Rock Band Unplugged PSP
Published by: Electronic Arts
Developed by: Harmonix
Rock Band was the first game to give you a complete playing in a band experience, offering you the option of playing more than just a guitar. Bringing the series to the PSP was always going to see a few changes however. You just can't plug in your guitar or drum kit into a handheld console. Even it was possible it would simply be ridiculous. Rock Band Unplugged shows that the series can be appealing on the PSP despite a lack of plastic peripherals to add to the immersion factor.
In Rock Band Unplugged you'll play all of the parts in the band. The lead guitar, bass guitar, drums and vocals each have their own tracks that you'll switch between during the course of a song. The modes on offer are Quick Play and Tour. There is also a training mode and a music store where you can purchase downloadable content from the online store. Under the Extras option, on the main menu, you'll also find a Band Survival mode and a Warm-up mode, where you can simply practice getting your rhythm correct with either the guitar, bass, vocals or drums. Unfortunately there are no multiplayer options in Unplugged, although you do have the ability to access an online store to purchase extra songs.
In the Tour mode, which you'll need to play through to unlock all of the songs, you'll get to name your band, choose their hometown and pick a logo for them. You'll get to choose a name for each member of your group and select their gender, attitude (choices here are Rock, Punk, Goth and Metal), skin colour, weight, height and finally, choose from a selection of clothes for them to wear. Different instruments and clothes can also be purchased with the small amount of money you have to begin with. Initially you won't be able to afford most of these however. Once you've set up your band you'll embark on your first gig.
During the game you'll be playing single and sustained notes, power chords and phrases (you'll need to play every note within a phrase indicator correctly in order to complete the phrase) and solos. As in other Rock Band games there are four different notes represented by red, yellow, green and blue blocks. The idea is to press the appropriate button to play the note the moment it hits the target line. In Rock Band Unplugged you also have what is known as a Phrase Indicator which is essentially a frame that's put around a series of notes. If you play all of the notes correctly in a Phrase Indicator the instrument, or vocals, will play by themselves for a while allowing you to move to another instrument track.
Whilst you're playing a song you'll have to keep the crowd happy. You'll do this by playing correctly to keep the crowd meter filled. Of course you'll have to play all four parts well (bass, guitar, vocals and drums), so you'll need to switch between the four different tracks. The basic idea is to constantly switch between the tracks and keep them all playing along nicely. On the easier difficulty levels and simpler songs this isn't too much of a problem but on higher difficulty levels and more complex songs it can provide you with one heck of a challenge. Eventually, you'll have one of the tracks fail because you couldn't get to it in time. As in other Rock Band games you can use Overdrive to save a failed track (Overdrive is earned when you've filled your Energy meter, which you'll fill by playing Energy notes correctly). If all tracks fail however, or if you have more than two failed tracks, you'll fail the song.

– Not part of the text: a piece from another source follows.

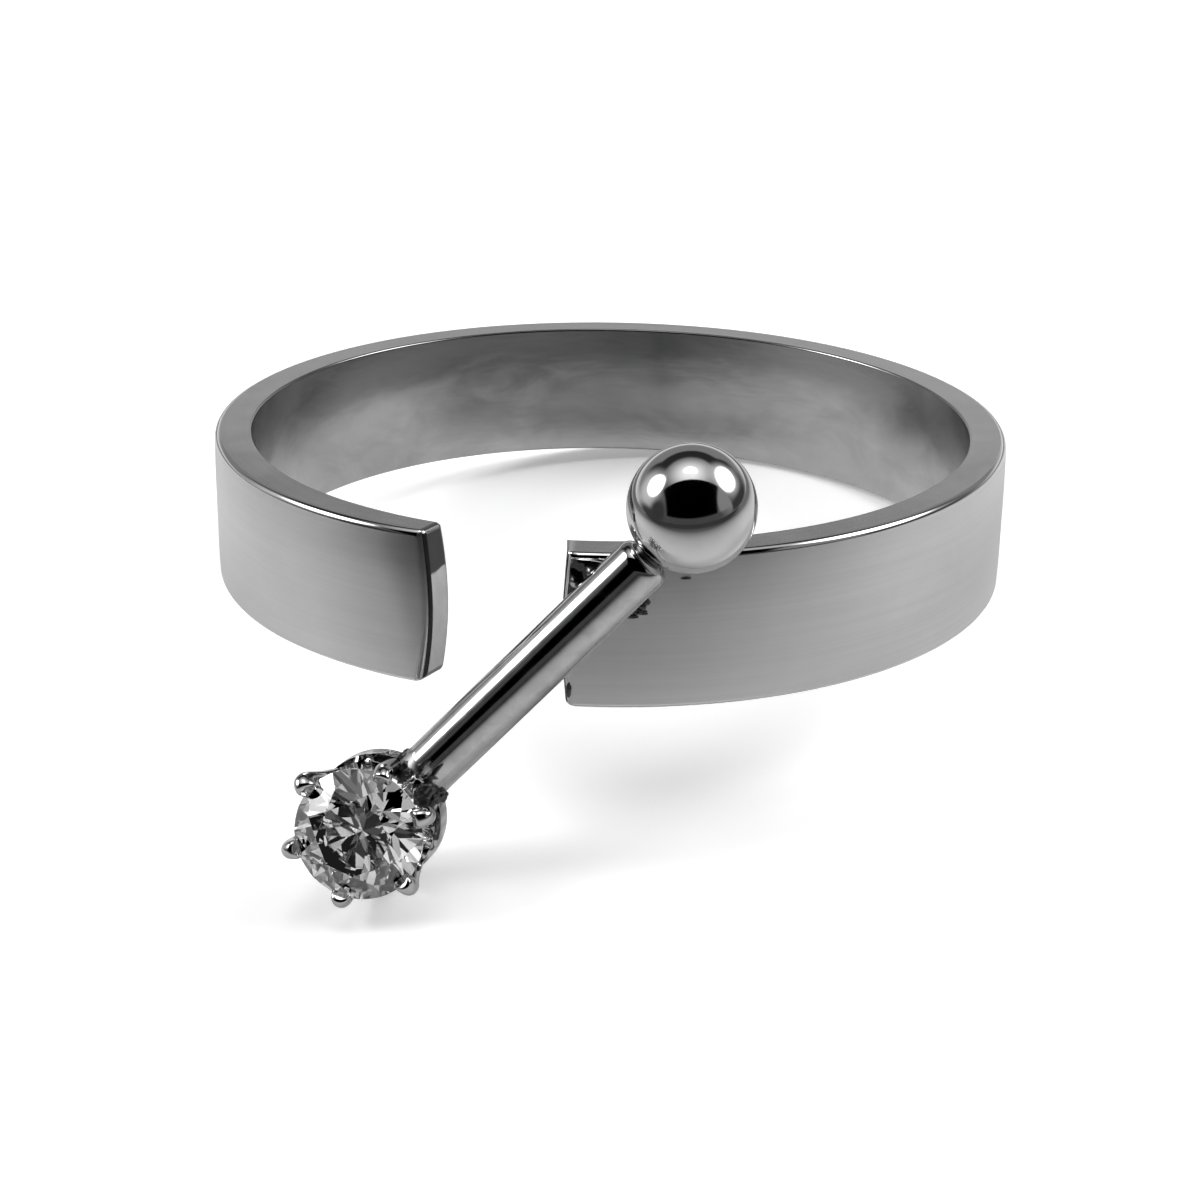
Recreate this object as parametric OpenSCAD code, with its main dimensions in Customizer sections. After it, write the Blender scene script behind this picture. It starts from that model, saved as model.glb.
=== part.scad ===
// Adjustable open ring, lying on its side as it comes to rest.
// A flat strip is bent round a finger and left open at the front. A round bar is soldered
// slantwise across its right end, with a ball at the upper end and a stone in a setting with
// six prongs at the lower end. The ring is drawn upright, with its axis along Z and its
// front towards -Y, and is then tipped onto the lowest prong and the band's rear edge.

/* [Band] */
// Radius of the hole for the finger
finger_r = 8.75; // [8:0.05:10]
// Thickness of the strip
strip_t = 0.85; // [0.6:0.05:1.2]
// Width of the strip
strip_w = 3.5; // [2.5:0.1:4.5]
// Bevel along the edges of the strip
strip_bevel = 0.08; // [0.03:0.01:0.15]
// Right end of the strip, in degrees left of the front
right_end_a = 6; // [4:0.1:8]
// How far the middle of the right end stands out past its corners
right_bow = 0.12; // [0.08:0.01:0.3]
// Left end of the strip, in degrees left of the front
left_end_a = 22.5; // [20:0.1:30]
// Slant of the left end's cut, in degrees off square
left_slant = 8; // [0:0.1:10]
// How far the middle of the left end stands out past its corners
left_bow = 0.2; // [0.08:0.01:0.3]
// How much tighter the left front quarter is bent than the rest
bend_tighter = 0.36; // [0.02:0.01:0.36]

/* [Bar and ball] */
// Diameter of the bar
bar_d = 1.2; // [0.9:0.05:1.5]
// Slope of the bar, in degrees from the band's edges
bar_slope = 46.7; // [40:0.1:50]
// Height at which the bar's axis crosses the front of the band
bar_cross_z = 2.8; // [2.5:0.01:3]
// Distance along the bar from that crossing up to the bar's upper end
bar_up = 1.18; // [1.1:0.01:1.35]
// Diameter of the ball
ball_d = 2.7; // [2:0.05:3]
// Length of solder between the bar's upper end and the ball
ball_neck = 0.01; // [0.01:0.01:0.1]
// Distance between the centre of the ball and the bar's axis
ball_off = 0.12; // [0:0.01:0.15]

/* [Setting] */
// Distance along the bar from the crossing down to the middle of the setting
setting_down = 7.06; // [6.5:0.01:8]
// Turn of the setting about the bar, in degrees
setting_roll = 16.2; // [0:0.1:25]
// Outer radius of the base ring
base_r = 1.4; // [1.3:0.01:1.5]
// Height of the base ring
base_h = 0.5; // [0.4:0.05:0.6]
// Radius of the hole in the base ring
base_hole_r = 0.95; // [0.8:0.01:1]
// Number of prongs
prongs = 6; // [6]
// Diameter of a prong
prong_d = 0.43; // [0.35:0.01:0.5]
// Radius at which the tips of the prongs stand
tip_r = 1.42; // [1.3:0.01:1.45]
// Height of the tips above the bottom of the base ring
tip_h = 1.98; // [1.9:0.01:2.2]

/* [Stone] */
// Diameter of the stone
stone_d = 2.8; // [2.5:0.01:2.85]
// Height of the girdle above the bottom of the base ring
girdle_h = 1.85; // [1.75:0.01:1.95]
// Width of the table as a share of the diameter
table_share = 0.57; // [0.5:0.01:0.65]
// Slope of the crown, in degrees
crown_slope = 34.5; // [30:0.5:38]
// Depth of the pavilion as a share of the diameter
pavilion_share = 0.43; // [0.4:0.01:0.45]
// Gap between the stone and its seat in the prongs
seat_gap = 0.03; // [0.02:0.01:0.05]

/* [Rest] */
// Tip of the ring backwards, in degrees
tip_back = 8.94; // [0:0.01:12]
// Tip of the ring to the right, in degrees
tip_right = 4.94; // [0:0.01:8]
// Height of the band's lower rim above the ground, at its centre
lift = 1.687; // [0:0.001:4]
// Shift of the ring to the right
shift_x = -0.149; // [-5:0.001:5]
// Shift of the ring to the rear
shift_y = 1.363; // [-5:0.001:5]

/* [Hidden] */
$fn = 96;
band_r = finger_r + strip_t;
front_a = 270;
left_a = 180;
bend_r = band_r - bend_tighter;
past_end_a = 6;
trim_deep = 2;
solder_sink = 0.04;
solder_r = 0.3;
solder_up = 1.05;
bar_r = bar_d / 2;
bar_y = band_r + bar_r - solder_sink;
ball_r = ball_d / 2;
ball_at = bar_up + ball_neck + ball_r;
neck_r = 0.42;
bar_low = base_r - 0.12;
base_edge = 0.06;
web_h = 1.3;
web_foot_r = 1.28;
web_top_r = 1.5;
web_t = 0.2;
slot_w = 0.98;
slot_h = 1.12;
prong_r = prong_d / 2;
prong_foot_r = base_r - prong_r - 0.04;
prong_foot_h = 0.3;
prong_angle = 360 / prongs;
girdle_r = stone_d / 2;
table_r = girdle_r * table_share;
girdle_t = 0.07;
crown_h = (girdle_r - table_r) * tan(crown_slope);
pavilion_h = stone_d * pavilion_share;
mains = 8;
main_angle = 360 / mains;
star_share = 0.5;
lower_half_share = 0.77;

// Position of a point at radius r, angle a and height z
function around(r, a, z) = [r * cos(a), r * sin(a), z];

// Tips the upright ring into its rest position on the ground
module at_rest() {
    translate([shift_x, shift_y, lift])
        rotate([-tip_back, tip_right, 0])
            children();
}

// Moves to a point on the bar's axis, with X up along the bar
module on_bar(along) {
    translate([0, -bar_y, bar_cross_z])
        rotate([0, -bar_slope, 0])
            translate([along, 0, 0])
                children();
}

// Moves to the bottom of the base ring, with Z towards the stone and X along the bar
module in_setting() {
    on_bar(-setting_down)
        rotate([90 - setting_roll, 0, 0])
            translate([0, 0, -base_h / 2])
                children();
}

// Cross section of the strip, with its edges bevelled
module strip_section(outer_r) {
    inner_r = outer_r - strip_t;
    b = strip_bevel;
    polygon([
        [inner_r + b, 0], [outer_r - b, 0], [outer_r, b], [outer_r, strip_w - b],
        [outer_r - b, strip_w], [inner_r + b, strip_w], [inner_r, strip_w - b], [inner_r, b]
    ]);
}

// Stretch of the strip that starts at the ring's left side and turns through an angle
module strip_arc(outer_r, turn) {
    rotate([0, 0, left_a])
        rotate_extrude(angle = turn, $fn = 180)
            strip_section(outer_r);
}

// What is filed away past a bowed end, with the end at angle 0 and the strip towards -Y
module end_trim(outer_r, bow) {
    bow_r = (pow(strip_w / 2, 2) + pow(bow, 2)) / (2 * bow);
    translate([outer_r - strip_t / 2, 0, strip_w / 2])
        difference() {
            translate([-strip_t, -2 * bow, -strip_w])
                cube([2 * strip_t, trim_deep, 2 * strip_w]);
            translate([-trim_deep, -bow_r, 0])
                rotate([0, 90, 0])
                    cylinder(r = bow_r, h = 2 * trim_deep);
        }
}

// Flat strip bent round the finger, open at the front
module band() {
    quarter = front_a - left_a;
    color("silver")
        difference() {
            union() {
                strip_arc(band_r, quarter - right_end_a - past_end_a - 360);
                translate([-bend_tighter, 0, 0])
                    strip_arc(bend_r, quarter - left_end_a + past_end_a);
            }
            rotate([0, 0, front_a - right_end_a])
                mirror([0, 1, 0])
                    end_trim(band_r, right_bow);
            translate([-bend_tighter, 0, 0])
                rotate([0, 0, front_a - left_end_a])
                    translate([bend_r, 0, 0])
                        rotate([0, 0, -left_slant])
                            translate([-bend_r, 0, 0])
                                end_trim(bend_r, left_bow);
        }
}

// Round bar across the right end of the band, with the solder behind it
module bar() {
    color("gainsboro") {
        on_bar(bar_low - setting_down)
            rotate([0, 90, 0])
                cylinder(d = bar_d, h = setting_down - bar_low + bar_up);
        on_bar(-solder_up)
            translate([0, bar_r - solder_r + solder_sink, 0])
                rotate([0, 90, 0])
                    cylinder(r = solder_r, h = 1.8 * solder_up);
    }
}

// Ball on the upper end of the bar, with its neck of solder
module ball() {
    color("gainsboro") {
        on_bar(ball_at)
            translate([0, 0, ball_off])
                sphere(r = ball_r);
        on_bar(bar_up - ball_neck)
            rotate([0, 90, 0])
                cylinder(r = neck_r, h = ball_r);
    }
}

// Base ring with the low web that rises from it
module basket_wall() {
    rotate_extrude()
        polygon([
            [base_hole_r, 0], [base_r - base_edge, 0], [base_r, base_edge],
            [base_r, base_h - base_edge], [base_r - base_edge, base_h], [web_foot_r, base_h],
            [web_top_r, web_h], [web_top_r - web_t, web_h], [base_hole_r, base_h]
        ]);
}

// Opening between two prongs, and the one across from it
module slot_pair() {
    translate([-2 * base_r, 0, slot_h])
        rotate([0, 90, 0])
            cylinder(d = slot_w, h = 4 * base_r);
    translate([-2 * base_r, -slot_w / 2, slot_h])
        cube([4 * base_r, slot_w, girdle_h]);
}

// One prong, from the base ring to its round tip
module prong() {
    lean = atan2(tip_r - prong_foot_r, tip_h - prong_foot_h);
    long = norm([tip_r - prong_foot_r, tip_h - prong_foot_h]);
    translate([prong_foot_r, 0, prong_foot_h])
        rotate([0, lean, 0])
            rotate_extrude($fn = 32)
                union() {
                    square([prong_r, long]);
                    translate([0, long])
                        intersection() {
                            circle(r = prong_r);
                            square(prong_r);
                        }
                }
}

// Room for the stone and its gap all round
module stone_seat() {
    g = seat_gap;
    translate([0, 0, girdle_h])
        rotate_extrude()
            polygon([
                [0, -pavilion_h - girdle_t / 2 - 2 * g], [girdle_r + g, -girdle_t / 2 - g],
                [girdle_r + g, girdle_t / 2 + g], [table_r, girdle_t / 2 + crown_h + 2 * g],
                [0, girdle_t / 2 + crown_h + 2 * g]
            ]);
}

// Setting with its prongs, soldered by its side to the lower end of the bar
module setting() {
    color("silver")
        in_setting()
            difference() {
                union() {
                    difference() {
                        basket_wall();
                        for (i = [0 : prongs / 2 - 1])
                            rotate([0, 0, i * prong_angle])
                                slot_pair();
                    }
                    for (i = [0 : prongs - 1])
                        rotate([0, 0, (i + 0.5) * prong_angle])
                            prong();
                }
                stone_seat();
            }
}

// All the metal, which is soldered into one piece
module soldered_ring() {
    at_rest() {
        band();
        bar();
        ball();
        setting();
    }
}

// Round brilliant with a table, 32 crown facets and 24 pavilion facets
module stone() {
    top = girdle_t / 2;
    half = main_angle / 2;
    table_side_r = table_r * cos(half);
    star_r = table_side_r + star_share * (girdle_r - table_side_r);
    star_z = top + crown_h * (girdle_r - star_r * cos(half)) / (girdle_r - table_r);
    low_r = girdle_r * (1 - lower_half_share);
    low_z = -top - pavilion_h * (1 - low_r * cos(half) / girdle_r);
    table = [for (i = [0 : mains - 1]) around(table_r, i * main_angle, top + crown_h)];
    star = [for (i = [0 : mains - 1]) around(star_r, (i + 0.5) * main_angle, star_z)];
    upper = [for (i = [0 : 2 * mains - 1]) around(girdle_r, i * half, top)];
    lower = [for (i = [0 : 2 * mains - 1]) around(girdle_r, i * half, -top)];
    low = [for (i = [0 : mains - 1]) around(low_r, (i + 0.5) * main_angle, low_z)];
    culet = [[0, 0, -top - pavilion_h]];
    s = mains;
    u = 2 * mains;
    l = 4 * mains;
    p = 6 * mains;
    c = 7 * mains;
    faces = [
        [for (i = [mains - 1 : -1 : 0]) i],
        for (i = [0 : mains - 1]) let (n = (i + 1) % mains, b = (i + mains - 1) % mains)
            each [
                [i, n, s + i],
                [i, s + i, u + 2 * i, s + b],
                [s + i, u + 2 * i + 1, u + 2 * i],
                [s + i, u + 2 * n, u + 2 * i + 1],
                [p + i, l + 2 * i, l + 2 * i + 1],
                [p + i, l + 2 * i + 1, l + 2 * n],
                [c, p + b, l + 2 * i, p + i]
            ],
        for (i = [0 : 2 * mains - 1]) let (n = (i + 1) % (2 * mains))
            [u + i, u + n, l + n, l + i]
    ];
    color("white", 0.6)
        at_rest()
            in_setting()
                translate([0, 0, girdle_h])
                    polyhedron(points = concat(table, star, upper, lower, low, culet), faces = faces);
}

soldered_ring();
stone();
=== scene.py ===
"""Adjustable open ring of flat strip with a bar, a ball and a set stone, lying on its side.

Each piece is shaped in millimetres in the ring's own upright frame, with its axis along Z and
its open front towards -Y. It is then brought to metres and tipped to where the ring rests.
"""
from math import atan2, cos, degrees, exp, hypot, pi, radians, sin, tan

import bpy
from mathutils import Matrix, Vector, noise


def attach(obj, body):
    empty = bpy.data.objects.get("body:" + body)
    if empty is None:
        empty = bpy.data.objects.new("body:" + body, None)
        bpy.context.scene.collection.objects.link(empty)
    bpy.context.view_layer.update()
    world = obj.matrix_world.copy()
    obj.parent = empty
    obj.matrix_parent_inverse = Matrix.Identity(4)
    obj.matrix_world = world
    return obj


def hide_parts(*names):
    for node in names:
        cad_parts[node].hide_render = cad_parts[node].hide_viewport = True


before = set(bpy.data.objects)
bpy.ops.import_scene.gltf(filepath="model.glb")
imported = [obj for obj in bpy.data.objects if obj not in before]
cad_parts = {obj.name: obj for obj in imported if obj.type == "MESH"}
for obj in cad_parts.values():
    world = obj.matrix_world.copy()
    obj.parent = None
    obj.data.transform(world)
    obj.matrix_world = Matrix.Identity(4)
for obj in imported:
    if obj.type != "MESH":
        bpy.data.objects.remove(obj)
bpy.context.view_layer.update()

# A millimetre and a thousandth of it, in metres
MM = 0.001
MICRON = 0.000001
# Less than any real size, in millimetres
TINY = 0.001
X_AXIS = Vector((1, 0, 0))
Z_AXIS = Vector((0, 0, 1))

# Sizes of the strip, in millimetres and degrees
FINGER_R = 8.75
STRIP_T = 0.85
STRIP_W = 3.5
BAND_R = FINGER_R + STRIP_T
# The left front quarter is bent round an axis that lies this far to the left
BEND_TIGHTER = 0.36
# Turn of each end from the front towards the left, and how far its corners stand back
RIGHT_END = 6.0
RIGHT_BOW = 0.12
LEFT_END = 22.5
LEFT_BOW = 0.2
# Angle of the left end's cut off square, and the length of strip over which both ends are shaped
LEFT_SLANT = 8.0
BOW_REACH = 1.6
# A turn that lies in the opening, between both ends
OPENING_AT = 12.0
# Fall of the outer face towards its top edge, which fades to the rear, and towards its low edge
CROWN_FROM = 2.2
CROWN_DEPTH = 0.045
CROWN_FADE = 6.0
CROWN_LOW = 0.8
CROWN_LOW_DEPTH = 0.015
# Further fall beside the left end, at the top and over the whole height, with its reach
END_CROWN = 0.06
END_CROWN_REACH = 1.6
END_FALL = 0.05
END_FALL_REACH = 1.3
# How far the outer face stands proud of the plain strip, once it is this far from the left end
FACE_RISE = 0.055
FACE_RISE_REACH = 5.0
# Radii of the strip's long edges, and of the edges round both of its ends
EDGE_R = {
    "outer top": 0.15, "outer low": 0.1, "inner": 0.06, "inner beside end": 0.16,
    "end outer": 0.17, "end inner": 0.11, "end top": 0.13, "end low": 0.24,
}
# Length of strip on which the inner edges widen towards an end, and which counts as the end itself
BESIDE_END = 0.9
AT_END = 0.25
# Rows of faces over the strip's height, along its left front quarter and round the rest of it
STRIP_ROWS = 14
LEFT_STEPS = 44
ROUND_STEPS = 184

# Places of the strip's finishes in its list of materials
OUTER_FACE, POLISHED_EDGE, INNER_FACE, FLAT_EDGE, END_FACE, END_LINE = range(6)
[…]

To hit the notes in Unplugged you'll use the left and up directional buttons along with the triangle and circle buttons. The X and down directional buttons are used to enable overdrive whilst the L and R buttons will track switch left and right respectively. You can redefine the controls if you wish but I had no trouble with them and found them to be comfortable.
From a visual standpoint, Rock Band Unplugged is rather pleasing. The character models aren't anything special but they look good enough and there are plenty of customisation options. The various locations you play in all look good too, although it's doubtful you'll have much time to appreciate them given the hectic nature of the game. Some of the load times are on the long side but that's about the only complaint that can be made regarding the game's presentation.
Due to the music based nature of the game, I don't think anyone would expect Rock Band Unplugged to be a wonderful experience for a deaf gamer. In fact the game does lose a lot of its appeal without the ability to hear the different instruments. Disappointingly, the game's tutorials aren't subtitled and as a result aren't really of any value. In fact the game doesn't offer any subtitles at all. Hearing gamers will hear the different sounds of the various instruments and vocals whilst they are playing through a song but for deaf gamers it's simply a case of having to manage four different tracks and as such the game isn't as varied or as unique an experience as it should be. Whilst the game is playable for deaf gamers then, it's just not as involving an experience as it is for hearing gamers.
Hearing gamers who enjoy Rock Band or Guitar Hero games should definitely purchase Rock Band Unplugged. You're getting a unique twist on the traditional formula that's perfectly suited to the PSP. Deaf gamers, who probably won't have considered the game anyway (hence the lack of a Deaf Gamers Classification rating), should probably give the game a miss. That's not say the game can't be enjoyable for deaf gamers but it's a game that does rely heavily on its audio content.